Also i last i heard, UK airport security ramped up their rules of importing alcohol products because of drug smuggling. Walking through with a recapped beer isn't going to go down lightly.


----------



## Darren (7/6/09)

Put it in the baggage if you really want it to get there then. Glass bottles of relatively unknow origin will never get on board as hand luggage. For example, I have had half bottles of coke removed from hand luggage.

cheers

Darren

(PS: You can just see it at the airport, "Did you fill the bottle?" Ahhhh No)


----------



## mwd (7/6/09)

You can put any glass or PET bottles into checked baggage no problem to take out of Australia.

Our boys take Coopers Brew kits to the Middle East no problem at all in checked baggage except they are heavy.

Customs at the other end can be the problem.

A few bottles into the U.K. as long as the flight is direct with no stopovers involving baggage unloading in another country should not present much problems.

PET bottles suitably wrapped have less chance of being smashed in transit.

Edit: Duty Free expert in and out of the Middle East and most ports between every six weeks.  Don't buy from duty shops free in Australia  

Buy goods and reclaim the GST on exit of the country if you are non resident or tourist.


----------



## Leigh (8/6/09)

In my experience, duty free shops only transfer the goods to the plane if you don't have a direct flight, if you do have a direct flight, they are happy to hand it over for you to carry onboard (possibly country dependent).

I see no reason why you would not be able to carry homebrew in your checked luggage...have carried fine china in the suitcase before with no issues.
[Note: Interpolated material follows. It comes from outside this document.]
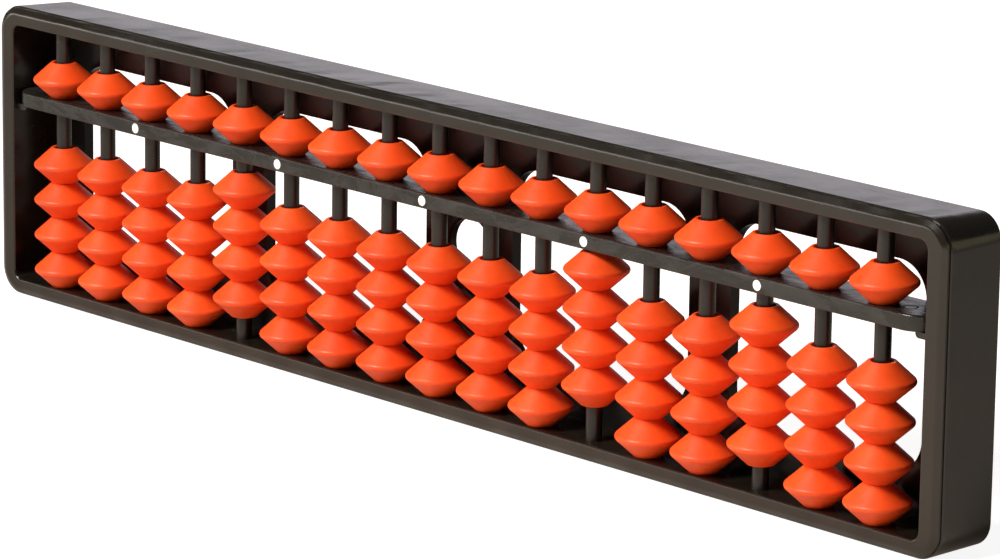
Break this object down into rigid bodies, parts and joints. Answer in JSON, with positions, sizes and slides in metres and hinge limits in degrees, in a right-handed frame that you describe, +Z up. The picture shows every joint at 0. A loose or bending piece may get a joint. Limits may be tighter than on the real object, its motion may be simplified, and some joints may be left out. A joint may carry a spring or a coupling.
{
  "type": "abacus",
  "caption": "Counting frame that stands on its long edge, with beads sliding on upright rods above and below a reckoning beam.",
  "frame": {"origin": "under the middle of the object, on the surface that it stands on", "axes": "+X along the row of columns, the beads face -Y, +Z up along the rods"},
  "size_m": [0.28, 0.0186, 0.065],
  "materials": {
    "frame_plastic": "glossy moulded black",
    "panel_plastic": "glossy moulded black",
    "beam_plastic": "glossy black with handling marks",
    "rod_plastic": "satin black",
    "dot_white": "matte white",
    "bead_plastic": "satin orange red"
  },
  "bodies": {
    "root": {"frame": "frame_plastic", "back_panel": "panel_plastic", "beam": "beam_plastic", "unit_dots": "dot_white", "rods": "rod_plastic"},
    "heaven_bead_01": {"heaven_bead_01": "bead_plastic"},
    "earth_top_bead_01": {"earth_top_bead_01": "bead_plastic"},
    "earth_lower_beads_01": {"earth_lower_beads_01": "bead_plastic"},
    "heaven_bead_02": {"heaven_bead_02": "bead_plastic"},
    "earth_top_bead_02": {"earth_top_bead_02": "bead_plastic"},
    "earth_lower_beads_02": {"earth_lower_beads_02": "bead_plastic"},
    "heaven_bead_03": {"heaven_bead_03": "bead_plastic"},
    "earth_top_bead_03": {"earth_top_bead_03": "bead_plastic"},
    "earth_lower_beads_03": {"earth_lower_beads_03": "bead_plastic"},
    "heaven_bead_04": {"heaven_bead_04": "bead_plastic"},
    "earth_top_bead_04": {"earth_top_bead_04": "bead_plastic"},
    "earth_lower_beads_04": {"earth_lower_beads_04": "bead_plastic"},
    "heaven_bead_05": {"heaven_bead_05": "bead_plastic"},
    "earth_top_bead_05": {"earth_top_bead_05": "bead_plastic"},
    "earth_lower_beads_05": {"earth_lower_beads_05": "bead_plastic"},
    "heaven_bead_06": {"heaven_bead_06": "bead_plastic"},
    "earth_top_bead_06": {"earth_top_bead_06": "bead_plastic"},
    "earth_lower_beads_06": {"earth_lower_beads_06": "bead_plastic"},
    "heaven_bead_07": {"heaven_bead_07": "bead_plastic"},
    "earth_top_bead_07": {"earth_top_bead_07": "bead_plastic"},
    "earth_lower_beads_07": {"earth_lower_beads_07": "bead_plastic"},
    "heaven_bead_08": {"heaven_bead_08": "bead_plastic"},
    "earth_top_bead_08": {"earth_top_bead_08": "bead_plastic"},
    "earth_lower_beads_08": {"earth_lower_beads_08": "bead_plastic"},
    "heaven_bead_09": {"heaven_bead_09": "bead_plastic"},
    "earth_top_bead_09": {"earth_top_bead_09": "bead_plastic"},
    "earth_lower_beads_09": {"earth_lower_beads_09": "bead_plastic"},
    "heaven_bead_10": {"heaven_bead_10": "bead_plastic"},
    "earth_top_bead_10": {"earth_top_bead_10": "bead_plastic"},
    "earth_lower_beads_10": {"earth_lower_beads_10": "bead_plastic"},
    "heaven_bead_11": {"heaven_bead_11": "bead_plastic"},
    "earth_top_bead_11": {"earth_top_bead_11": "bead_plastic"},
    "earth_lower_beads_11": {"earth_lower_beads_11": "bead_plastic"},
    "heaven_bead_12": {"heaven_bead_12": "bead_plastic"},
    "earth_top_bead_12": {"earth_top_bead_12": "bead_plastic"},
    "earth_lower_beads_12": {"earth_lower_beads_12": "bead_plastic"},
    "heaven_bead_13": {"heaven_bead_13": "bead_plastic"},
    "earth_top_bead_13": {"earth_top_bead_13": "bead_plastic"},
    "earth_lower_beads_13": {"earth_lower_beads_13": "bead_plastic"},
    "heaven_bead_14": {"heaven_bead_14": "bead_plastic"},
    "earth_top_bead_14": {"earth_top_bead_14": "bead_plastic"},
    "earth_lower_beads_14": {"earth_lower_beads_14": "bead_plastic"},
    "heaven_bead_15": {"heaven_bead_15": "bead_plastic"},
    "earth_top_bead_15": {"earth_top_bead_15": "bead_plastic"},
    "earth_lower_beads_15": {"earth_lower_beads_15": "bead_plastic"},
    "heaven_bead_16": {"heaven_bead_16": "bead_plastic"},
    "earth_top_bead_16": {"earth_top_bead_16": "bead_plastic"},
    "earth_lower_beads_16": {"earth_lower_beads_16": "bead_plastic"},
    "heaven_bead_17": {"heaven_bead_17": "bead_plastic"},
    "earth_top_bead_17": {"earth_top_bead_17": "bead_plastic"},
    "earth_lower_beads_17": {"earth_lower_beads_17": "bead_plastic"}
  },
  "joints": [
    {"name": "heaven_slide_01", "type": "slide", "parent": "root", "child": "heaven_bead_01", "axis": [0, 0, 1], "range_m": [0, 0.00665]},
    {"name": "earth_lower_slide_01", "type": "slide", "parent": "root", "child": "earth_lower_beads_01", "axis": [0, 0, 1], "range_m": [0, 0.0079]},
    {"name": "earth_top_slide_01", "type": "slide", "parent": "earth_lower_beads_01", "child": "earth_top_bead_01", "axis": [0, 0, -1], "range_m": [-0.0079, 0]},
    {"name": "heaven_slide_02", "type": "slide", "parent": "root", "child": "heaven_bead_02", "axis": [0, 0, 1], "range_m": [0, 0.00665]},
    {"name": "earth_lower_slide_02", "type": "slide", "parent": "root", "child": "earth_lower_beads_02", "axis": [0, 0, 1], "range_m": [0, 0.0079]},
    {"name": "earth_top_slide_02", "type": "slide", "parent": "earth_lower_beads_02", "child": "earth_top_bead_02", "axis": [0, 0, -1], "range_m": [-0.0079, 0]},
    {"name": "heaven_slide_03", "type": "slide", "parent": "root", "child": "heaven_bead_03", "axis": [0, 0, 1], "range_m": [0, 0.00665]},
    {"name": "earth_lower_slide_03", "type": "slide", "parent": "root", "child": "earth_lower_beads_03", "axis": [0, 0, 1], "range_m": [0, 0.0079]},
    {"name": "earth_top_slide_03", "type": "slide", "parent": "earth_lower_beads_03", "child": "earth_top_bead_03", "axis": [0, 0, -1], "range_m": [-0.0079, 0]},
    {"name": "heaven_slide_04", "type": "slide", "parent": "root", "child": "heaven_bead_04", "axis": [0, 0, 1], "range_m": [0, 0.00665]},
    {"name": "earth_lower_slide_04", "type": "slide", "parent": "root", "child": "earth_lower_beads_04", "axis": [0, 0, 1], "range_m": [0, 0.0079]},
    {"name": "earth_top_slide_04", "type": "slide", "parent": "earth_lower_beads_04", "child": "earth_top_bead_04", "axis": [0, 0, -1], "range_m": [-0.0079, 0]},
    {"name": "heaven_slide_05", "type": "slide", "parent": "root", "child": "heaven_bead_05", "axis": [0, 0, 1], "range_m": [0, 0.00665]},
    {"name": "earth_top_slide_05", "type": "slide", "parent": "root", "child": "earth_top_bead_05", "axis": [0, 0, 1], "range_m": [-0.0049, 0.003]},
    {"name": "earth_lower_slide_05", "type": "slide", "parent": "earth_top_bead_05", "child": "earth_lower_beads_05", "axis": [0, 0, -1], "range_m": [0, 0.0049]},
    {"name": "heaven_slide_06", "type": "slide", "parent": "root", "child": "heaven_bead_06", "axis": [0, 0, 1], "range_m": [0, 0.00665]},
    {"name": "earth_lower_slide_06", "type": "slide", "parent": "root", "child": "earth_lower_beads_06", "axis": [0, 0, 1], "range_m": [0, 0.0079]},
    {"name": "earth_top_slide_06", "type": "slide", "parent": "earth_lower_beads_06", "child": "earth_top_bead_06", "axis": [0, 0, -1], "range_m": [-0.0079, 0]},
    {"name": "heaven_slide_07", "type": "slide", "parent": "root", "child": "heaven_bead_07", "axis": [0, 0, 1], "range_m": [0, 0.00665]},
    {"name": "earth_lower_slide_07", "type": "slide", "parent": "root", "child": "earth_lower_beads_07", "axis": [0, 0, 1], "range_m": [0, 0.0079]},
    {"name": "earth_top_slide_07", "type": "slide", "parent": "earth_lower_beads_07", "child": "earth_top_bead_07", "axis": [0, 0, -1], "range_m": [-0.0079, 0]},
    {"name": "heaven_slide_08", "type": "slide", "parent": "root", "child": "heaven_bead_08", "axis": [0, 0, 1], "range_m": [0, 0.00665]},
    {"name": "earth_lower_slide_08", "type": "slide", "parent": "root", "child": "earth_lower_beads_08", "axis": [0, 0, 1], "range_m": [0, 0.0079]},
    {"name": "earth_top_slide_08", "type": "slide", "parent": "earth_lower_beads_08", "child": "earth_top_bead_08", "axis": [0, 0, -1], "range_m": [-0.0079, 0]},
    {"name": "heaven_slide_09", "type": "slide", "parent": "root", "child": "heaven_bead_09", "axis": [0, 0, 1], "range_m": [0, 0.00665]},
    {"name": "earth_lower_slide_09", "type": "slide", "parent": "root", "child": "earth_lower_beads_09", "axis": [0, 0, 1], "range_m": [0, 0.0079]},
    {"name": "earth_top_slide_09", "type": "slide", "parent": "earth_lower_beads_09", "child": "earth_top_bead_09", "axis": [0, 0, -1], "range_m": [-0.0079, 0]},
    {"name": "heaven_slide_10", "type": "slide", "parent": "root", "child": "heaven_bead_10", "axis": [0, 0, 1], "range_m": [0, 0.00665]},
    {"name": "earth_lower_slide_10", "type": "slide", "parent": "root", "child": "earth_lower_beads_10", "axis": [0, 0, 1], "range_m": [0, 0.0079]},
    {"name": "earth_top_slide_10", "type": "slide", "parent": "earth_lower_beads_10", "child": "earth_top_bead_10", "axis": [0, 0, -1], "range_m": [-0.0079, 0]},
    {"name": "heaven_slide_11", "type": "slide", "parent": "root", "child": "heaven_bead_11", "axis": [0, 0, 1], "range_m": [0, 0.00665]},
    {"name": "earth_lower_slide_11", "type": "slide", "parent": "root", "child": "earth_lower_beads_11", "axis": [0, 0, 1], "range_m": [0, 0.0079]},
    {"name": "earth_top_slide_11", "type": "slide", "parent": "earth_lower_beads_11", "child": "earth_top_bead_11", "axis": [0, 0, -1], "range_m": [-0.0079, 0]},
    {"name": "heaven_slide_12", "type": "slide", "parent": "root", "child": "heaven_bead_12", "axis": [0, 0, 1], "range_m": [0, 0.00665]},
    {"name": "earth_top_slide_12", "type": "slide", "parent": "root", "child": "earth_top_bead_12", "axis": [0, 0, 1], "range_m": [-0.0073, 0.0006]},
    {"name": "earth_lower_slide_12", "type": "slide", "parent": "earth_top_bead_12", "child": "earth_lower_beads_12", "axis": [0, 0, -1], "range_m": [0, 0.0073]},
    {"name": "heaven_slide_13", "type": "slide", "parent": "root", "child": "heaven_bead_13", "axis": [0, 0, 1], "range_m": [0, 0.00665]},
    {"name": "earth_lower_slide_13", "type": "slide", "parent": "root", "child": "earth_lower_beads_13", "axis": [0, 0, 1], "range_m": [0, 0.0079]},
    {"name": "earth_top_slide_13", "type": "slide", "parent": "earth_lower_beads_13", "child": "earth_top_bead_13", "axis": [0, 0, -1], "range_m": [-0.0079, 0]},
    {"name": "heaven_slide_14", "type": "slide", "parent": "root", "child": "heaven_bead_14", "axis": [0, 0, 1], "range_m": [0, 0.00665]},
    {"name": "earth_lower_slide_14", "type": "slide", "parent": "root", "child": "earth_lower_beads_14", "axis": [0, 0, 1], "range_m": [0, 0.0079]},
    {"name": "earth_top_slide_14", "type": "slide", "parent": "earth_lower_beads_14", "child": "earth_top_bead_14", "axis": [0, 0, -1], "range_m": [-0.0079, 0]},
    {"name": "heaven_slide_15", "type": "slide", "parent": "root", "child": "heaven_bead_15", "axis": [0, 0, 1], "range_m": [0, 0.00665]},
    {"name": "earth_top_slide_15", "type": "slide", "parent": "root", "child": "earth_top_bead_15", "axis": [0, 0, 1], "range_m": [-0.0049, 0.003]},
    {"name": "earth_lower_slide_15", "type": "slide", "parent": "earth_top_bead_15", "child": "earth_lower_beads_15", "axis": [0, 0, -1], "range_m": [0, 0.0049]},
    {"name": "heaven_slide_16", "type": "slide", "parent": "root", "child": "heaven_bead_16", "axis": [0, 0, 1], "range_m": [0, 0.00665]},
    {"name": "earth_lower_slide_16", "type": "slide", "parent": "root", "child": "earth_lower_beads_16", "axis": [0, 0, 1], "range_m": [0, 0.0079]},
    {"name": "earth_top_slide_16", "type": "slide", "parent": "earth_lower_beads_16", "child": "earth_top_bead_16", "axis": [0, 0, -1], "range_m": [-0.0079, 0]},
    {"name": "heaven_slide_17", "type": "slide", "parent": "root", "child": "heaven_bead_17", "axis": [0, 0, 1], "range_m": [0, 0.00665]},
    {"name": "earth_lower_slide_17", "type": "slide", "parent": "root", "child": "earth_lower_beads_17", "axis": [0, 0, 1], "range_m": [0, 0.0079]},
    {"name": "earth_top_slide_17", "type": "slide", "parent": "earth_lower_beads_17", "child": "earth_top_bead_17", "axis": [0, 0, -1], "range_m": [-0.0079, 0]}
  ]
}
I have also sent/recieved bottles of alcohol internationally via the postal services and haven't had a breakage yet!


----------



## sanmerah (8/6/09)

Thanks for all the prompt replies, well it looks really difficult to share my latest hobby with friends and family overseas. Maybe I need to take a 8 week extended holiday and actually brew some over there  

I was worried that the checked in baggage might be exposed to extremes of pressure or temperature causing bottles to explode? or degrading the quality of the beer. I guess the same issues present if I was trying to ship using postal or carrier services.

I'll check with the airlines in question but think if I'm going to try this it will be packaging in PET and checking with customs first.

Thanks again

AB


----------



## Greg Lawrence (8/6/09)

Leaving the UK last year, they took my half full tube of toothpaste. I argued that it was under the 200ml, but they said that the container was capable of carrying 200ml. 
Dont like your chances of beer in your carry on luggage.


----------



## mwd (8/6/09)

On passenger aircraft the cargo area is also pressurised and temperature controlled as animals are transported in the cargo area along with baggage.
Beers packed in checked baggage should survive O.K.
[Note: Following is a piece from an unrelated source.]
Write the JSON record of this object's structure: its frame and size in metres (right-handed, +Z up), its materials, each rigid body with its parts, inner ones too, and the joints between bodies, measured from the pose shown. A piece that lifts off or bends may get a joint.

Saying that 2 bottles of expensive Single Malt Whisky I had nicely wrapped in checked baggage survived a trip half way round the world only to get smashed on the 2 hour domestic leg here in Australia. The bag was still dripping as it went round on the carousel.
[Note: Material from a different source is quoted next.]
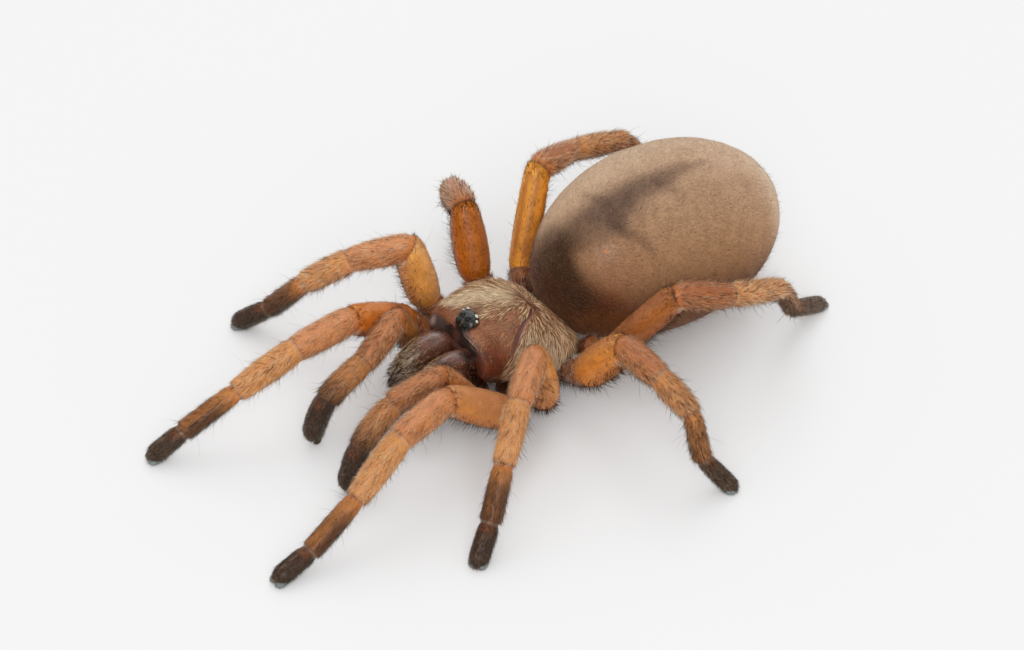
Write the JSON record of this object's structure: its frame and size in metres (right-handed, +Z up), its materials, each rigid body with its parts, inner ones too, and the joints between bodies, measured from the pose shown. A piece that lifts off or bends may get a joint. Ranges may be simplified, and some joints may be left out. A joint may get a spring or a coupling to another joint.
{
  "type": "trapdoor spider",
  "caption": "Life-size still model of a female brush-footed trapdoor spider standing on its feet, with egg-shaped velvety abdomen, domed carapace and stout brushed legs.",
  "frame": {"origin": "middle of the footprint, on the ground under the spider", "axes": "+Y from head to abdomen, +X to the spider's left, +Z up"},
  "size_m": [0.0348, 0.0478, 0.0126],
  "materials": {
    "shield": "golden-beige hair over red-brown shell",
    "plate": "satin brown shell",
    "abdomen": "short velvet pile, tan with a dark heart stripe",
    "jaw": "polished dark brown with rows of hair",
    "fang": "polished black",
    "eye": "polished black glass-like lens",
    "hip": "red-brown shell with hair",
    "limb": "satin orange-tan shell with short hair",
    "foot": "dense dark brush of hair",
    "spinneret": "soft tan hair"
  },
  "bodies": {
    "root": {"abdomen": "abdomen", "carapace": "shield", "chelicera_left": "jaw", "chelicera_right": "jaw", "eye_front_middle_left": "eye", "eye_front_middle_right": "eye", "eye_front_side_left": "eye", "eye_front_side_right": "eye", "eye_rear_middle_left": "eye", "eye_rear_middle_right": "eye", "eye_rear_side_left": "eye", "eye_rear_side_right": "eye", "fang_left": "fang", "fang_right": "fang", "leg_1_left_coxa": "hip", "leg_1_left_femur": "limb", "leg_1_left_foot": "foot", "leg_1_left_patella_tibia": "limb", "leg_1_right_coxa": "hip", "leg_1_right_femur": "limb", "leg_1_right_foot": "foot", "leg_1_right_patella_tibia": "limb", "leg_2_left_coxa": "hip", "leg_2_left_femur": "limb", "leg_2_left_foot": "foot", "leg_2_left_patella_tibia": "limb", "leg_2_right_coxa": "hip", "leg_2_right_femur": "limb", "leg_2_right_foot": "foot", "leg_2_right_patella_tibia": "limb", "leg_3_left_coxa": "hip", "leg_3_left_femur": "limb", "leg_3_left_foot": "foot", "leg_3_left_patella_tibia": "limb", "leg_3_right_coxa": "hip", "leg_3_right_femur": "limb", "leg_3_right_foot": "foot", "leg_3_right_patella_tibia": "limb", "leg_4_left_coxa": "hip", "leg_4_left_femur": "limb", "leg_4_left_foot": "foot", "leg_4_left_patella_tibia": "limb", "leg_4_right_coxa": "hip", "leg_4_right_femur": "limb", "leg_4_right_foot": "foot", "leg_4_right_patella_tibia": "limb", "palp_left_coxa": "hip", "palp_left_femur": "limb", "palp_left_foot": "foot", "palp_left_patella_tibia": "limb", "palp_right_coxa": "hip", "palp_right_femur": "limb", "palp_right_foot": "foot", "palp_right_patella_tibia": "limb", "pedicel": "plate", "spinneret_middle_left": "spinneret", "spinneret_middle_right": "spinneret", "spinneret_side_left": "spinneret", "spinneret_side_right": "spinneret", "sternum": "plate"}
  },
  "joints": []
}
I never buy any Duty Free in Australia because it is much more expensive than most other countries especially when the Aus dollar is strong against the US.
Glenffidich 18year US$64.00 1litre against AUS$99.00 750ml .


----------



## jayandcath (8/6/09)

Another option might be to check out Australia Post, I'm pretty sure they have wine packs that hold 6 bottles. Then just post them, might cost you a few bucks but IMO it sure beats trying to deal with any airport security staff.

Jay


----------



## mr_tyreman (8/6/09)

you should practice by sending all of us a bottle and we will tell you how it goes


----------



## Sammus (8/6/09)

Post it and mark it as a yeast sample, dont have any fancy labelling on the bottle, just write "sample #23" or something. I've read that you can send beers overseas for international comps pretty easily this way - they mail their entry forms separately of course


----------



## newguy (8/6/09)

Sammus said:


> Post it and mark it as a yeast sample, dont have any fancy labelling on the bottle, just write "sample #23" or something. I've read that you can send beers overseas for international comps pretty easily this way - they mail their entry forms separately of course



I've done it, both to the states and to Australia from Canada. Yeast samples, for analysis only, not for resale, with the bottle caps marked with some sort of cryptic script. The BJCP style #/substyle letter works well. Declare a value of anywhere from $.10 to $1 per bottle.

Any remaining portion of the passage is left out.